■ **Provided data**
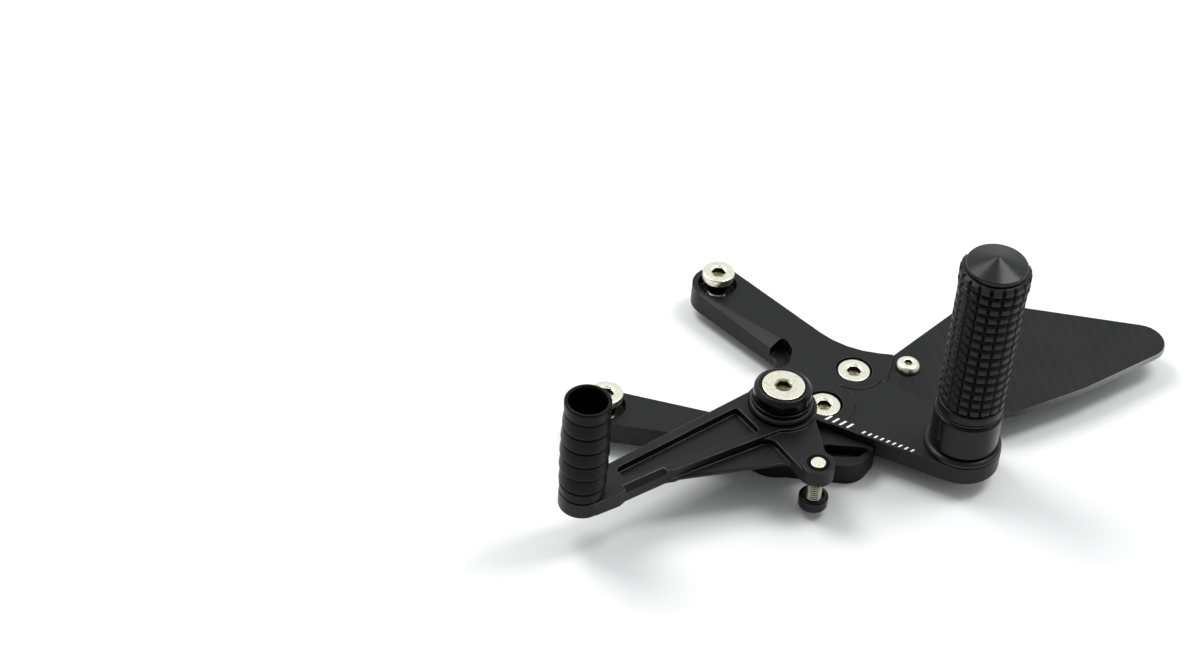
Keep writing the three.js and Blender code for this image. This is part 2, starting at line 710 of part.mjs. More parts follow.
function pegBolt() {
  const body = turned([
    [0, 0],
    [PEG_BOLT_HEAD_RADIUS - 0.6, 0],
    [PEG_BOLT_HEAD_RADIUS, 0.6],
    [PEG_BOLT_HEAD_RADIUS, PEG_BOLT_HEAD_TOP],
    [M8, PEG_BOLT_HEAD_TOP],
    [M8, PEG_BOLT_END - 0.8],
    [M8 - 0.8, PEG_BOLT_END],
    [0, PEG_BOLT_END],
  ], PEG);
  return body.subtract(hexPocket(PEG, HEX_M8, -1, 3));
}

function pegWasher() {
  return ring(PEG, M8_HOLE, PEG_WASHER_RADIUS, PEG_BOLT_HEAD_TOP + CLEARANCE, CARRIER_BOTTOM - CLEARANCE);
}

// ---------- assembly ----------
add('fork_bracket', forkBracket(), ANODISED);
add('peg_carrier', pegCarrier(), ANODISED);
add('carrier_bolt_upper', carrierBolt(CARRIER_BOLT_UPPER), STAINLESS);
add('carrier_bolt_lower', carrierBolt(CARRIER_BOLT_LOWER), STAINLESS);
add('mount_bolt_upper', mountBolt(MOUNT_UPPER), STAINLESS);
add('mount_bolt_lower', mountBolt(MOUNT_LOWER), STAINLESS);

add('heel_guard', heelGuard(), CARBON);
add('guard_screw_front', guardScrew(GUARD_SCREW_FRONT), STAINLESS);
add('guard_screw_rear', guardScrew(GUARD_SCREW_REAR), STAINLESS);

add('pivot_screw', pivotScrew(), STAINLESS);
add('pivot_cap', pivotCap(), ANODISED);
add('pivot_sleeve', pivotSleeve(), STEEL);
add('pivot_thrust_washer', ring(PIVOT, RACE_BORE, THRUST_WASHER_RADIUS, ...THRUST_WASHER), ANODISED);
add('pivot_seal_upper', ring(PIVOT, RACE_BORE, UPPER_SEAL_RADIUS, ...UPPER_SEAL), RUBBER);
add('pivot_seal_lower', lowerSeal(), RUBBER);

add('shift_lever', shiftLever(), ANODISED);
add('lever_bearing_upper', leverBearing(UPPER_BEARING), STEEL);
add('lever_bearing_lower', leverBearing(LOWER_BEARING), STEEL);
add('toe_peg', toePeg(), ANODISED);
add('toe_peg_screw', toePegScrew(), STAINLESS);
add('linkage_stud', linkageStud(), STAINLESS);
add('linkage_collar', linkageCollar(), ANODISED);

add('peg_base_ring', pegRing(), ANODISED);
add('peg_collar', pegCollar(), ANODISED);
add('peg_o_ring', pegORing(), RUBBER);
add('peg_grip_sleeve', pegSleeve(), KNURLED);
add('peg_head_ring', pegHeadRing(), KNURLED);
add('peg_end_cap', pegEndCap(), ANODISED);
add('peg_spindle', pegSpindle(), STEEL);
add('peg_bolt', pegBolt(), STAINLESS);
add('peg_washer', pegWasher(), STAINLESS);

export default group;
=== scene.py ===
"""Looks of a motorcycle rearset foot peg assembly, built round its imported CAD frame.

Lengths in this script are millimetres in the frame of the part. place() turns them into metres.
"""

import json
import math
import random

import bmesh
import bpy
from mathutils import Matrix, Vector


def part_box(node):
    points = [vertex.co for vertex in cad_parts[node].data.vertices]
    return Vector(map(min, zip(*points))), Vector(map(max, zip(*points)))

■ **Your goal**
Repeat, word for word, only the lines from the line holding "add('peg_base_ring', pegRing(), ANODISED);" through the line holding "points = [vertex.co", with both of those lines included.

■ **Finished task**
add('peg_base_ring', pegRing(), ANODISED);
add('peg_collar', pegCollar(), ANODISED);
add('peg_o_ring', pegORing(), RUBBER);
add('peg_grip_sleeve', pegSleeve(), KNURLED);
add('peg_head_ring', pegHeadRing(), KNURLED);
add('peg_end_cap', pegEndCap(), ANODISED);
add('peg_spindle', pegSpindle(), STEEL);
add('peg_bolt', pegBolt(), STAINLESS);
add('peg_washer', pegWasher(), STAINLESS);

export default group;
=== scene.py ===
"""Looks of a motorcycle rearset foot peg assembly, built round its imported CAD frame.

Lengths in this script are millimetres in the frame of the part. place() turns them into metres.
"""

import json
import math
import random

import bmesh
import bpy
from mathutils import Matrix, Vector


def part_box(node):
    points = [vertex.co for vertex in cad_parts[node].data.vertices]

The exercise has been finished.